It is worth noting that the three bishops involved brought a range of roles to the table. The Rt Revd Paul Butler is a former lead Bishop for Safeguarding (“insider”); the Rt Revd Alan Wilson has pastorally supported victims (“outsider”); and the Rt Revd Tim Thornton has been given responsibility for helping the Chuch clamber out the wreckage. The success of the mediation is, by definition, founded on trust and good will. For Gilo to be able to conclude “on the same page” as the Bishops after an honest examination of such a badly managed case is a great credit to everyone concerned.

I hope it emboldens the Church to take similar risks with all the complainants and to offer the same facility to any who feel able to do so. Whatever they tell us will still hurt us, but at least we shall be better aligned with the values that we teach than we have been hitherto.

MARTIN SEWELL

Synod member for Rochester

Gravesend, Kent DA11 7 PB

 

From Mr Christopher Mew

Sir, — I have been involved with safeguarding in the Church of England for 14 years, since the issue in 2004 of the House of Bishops’ publication Protecting All God’s Children. I have consulted with government staff on the formulation of both the 2006 Safeguarding Vulnerable Groups Act and the subsequent 2012 Protection of Freedoms Act. As adviser to the Central Council of Church Bell Ringers on safeguarding, I have promulgated and supported the guidelines issued by the Church, through liaison with Church House, Westminster, with the lead Bishop on Safeguarding, the Rt Revd Peter Hancock, with my own diocese (Coventry), and as a member of my parish safeguarding team.

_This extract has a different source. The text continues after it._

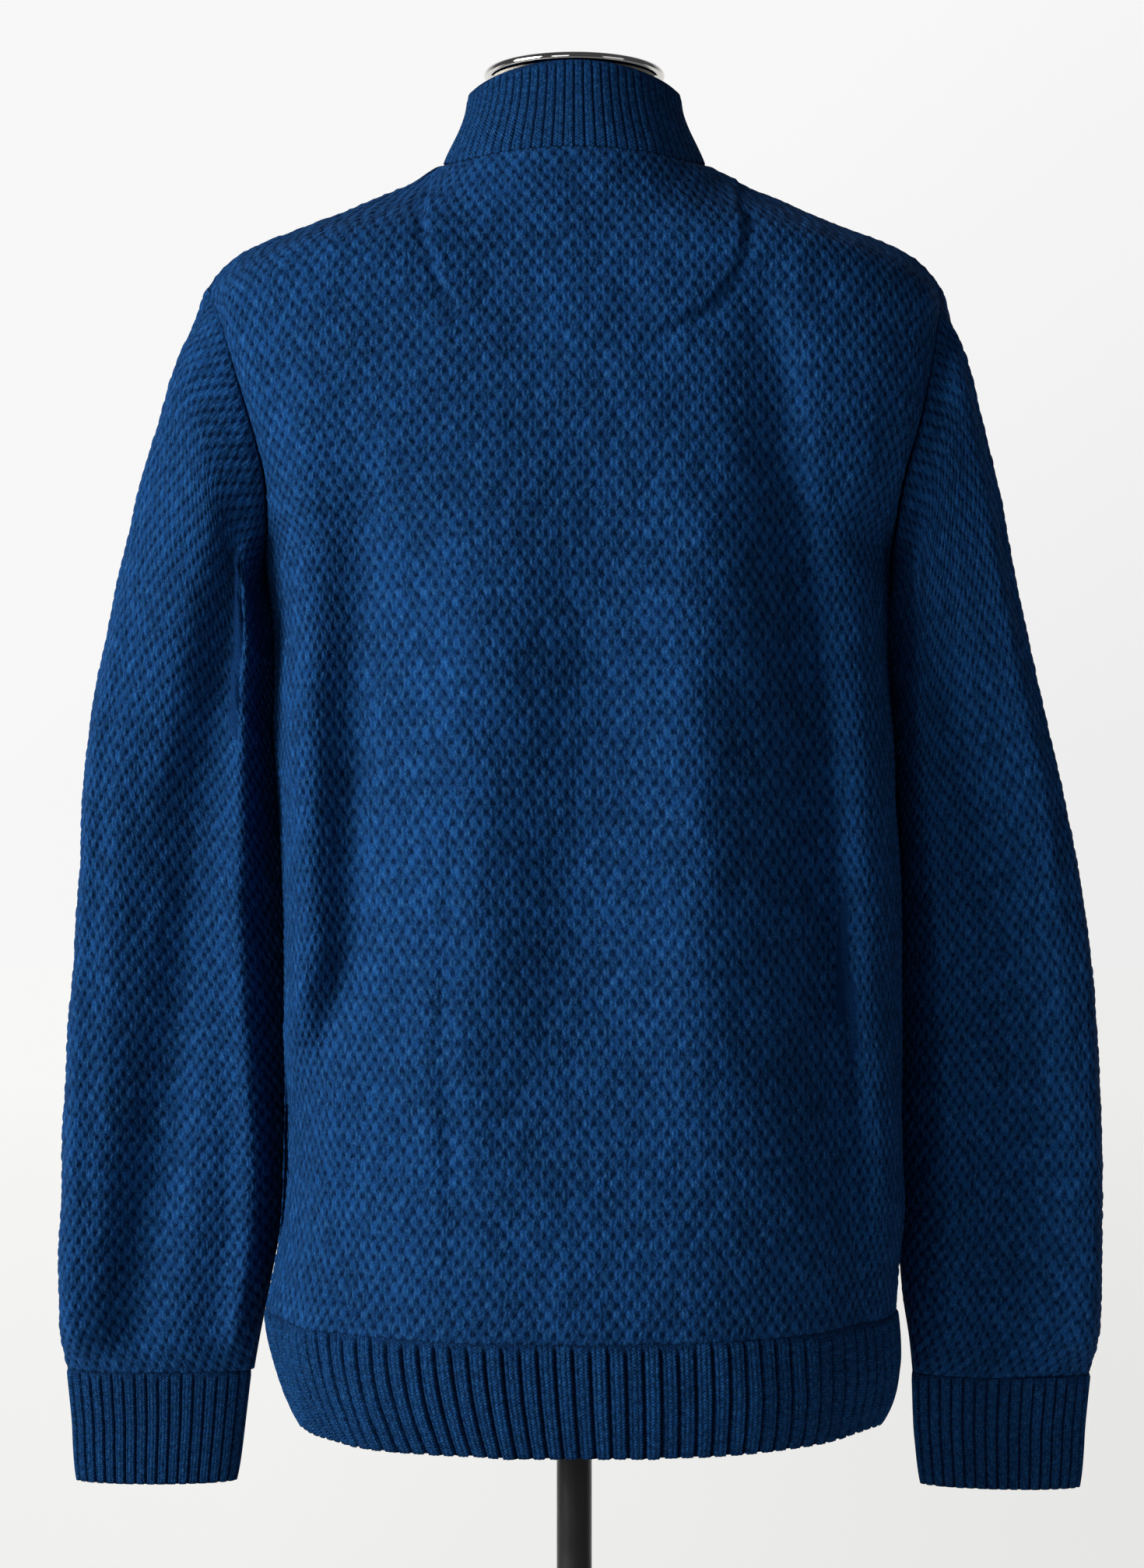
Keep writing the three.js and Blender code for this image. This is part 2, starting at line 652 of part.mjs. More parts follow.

Many dioceses, incumbents, and churchwardens are uncertain about the extent of the requirements and constraints that the guidelines place upon them. Since 2004, there has been a stream of directives from Church House about procedures and formal certification of churchgoers; administrators and church workers alike are now becoming concerned that some of these go beyond what is reasonable and within the intent of civil law.

The government legislation embodied in the 2006 Safeguarding Vulnerable Groups Act was scaled down in the subsequent 2012 Protection of Freedoms Act, which acknowledged that involving 11 million people, church workers among them, was inappropriate. Regulated activity for which DBS checks are required was more clearly defined, and a specific amendment restricted the definition of “vulnerable adult” to those in institutional care, or that of social services.

Acceptance of DBS checks, confidential declarations, and references for those closely involved with vulnerable groups is widely accepted and supported through parish safeguarding arrangements. Acknowledgement of those working “under supervision” is not always recognised as requiring different treatment.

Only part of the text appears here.